M1 is the narrowest, most liquid measure of the money supply, made up of currency in circulation and checkable (demand) deposits.
Liquidity is the test for inclusion. If you can spend it immediately without converting it, it belongs in M1.
Credit cards are never part of M1 or any money supply measure because they represent borrowing, not money.
M2 includes everything in M1 plus near-monies like savings deposits and small CDs, so M1 is always smaller than M2.
Banks expand M1 when they make loans, because new loans become new checkable deposits through the money multiplier.
The money supply curve in the money market graph represents this measurable stock of money, and the Fed shifts it through monetary policy.
M1 is the narrowest measure of the money supply, counting only the most liquid forms of money: currency in circulation plus checkable deposits (checking account balances). It's the money available for immediate spending.
No. A credit card purchase is a short-term loan from the card issuer, not money you own.

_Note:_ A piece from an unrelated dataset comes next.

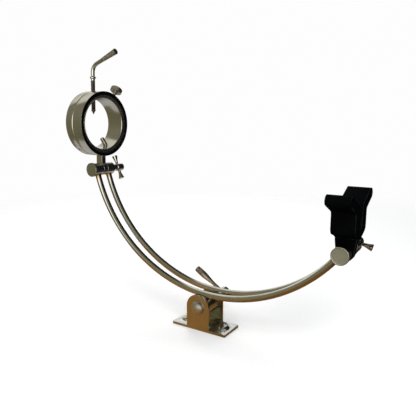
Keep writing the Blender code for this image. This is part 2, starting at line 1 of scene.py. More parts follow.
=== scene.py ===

Credit cards aren't included in M1, M2, or any money supply measure, and this is one of the most common MCQ traps in Unit 4.
M2 equals M1 plus near-monies like savings deposits, small time deposits (CDs), and money market funds. M1 is strictly the spend-it-now money, while M2 adds assets that take one conversion step before you can spend them.
In classic AP materials, no. Savings deposits were the textbook example of M2-but-not-M1. Since 2020 the Federal Reserve has counted savings deposits in M1 because transfers became instant, so check how your course defines it. Either way, the tested concept is that M1 holds the most liquid assets.
No. M1 counts currency in circulation, meaning cash held by the public. Vault cash and bank reserves at the Fed sit outside M1 until they're lent out or withdrawn, which is exactly how bank lending ends up increasing the money supply.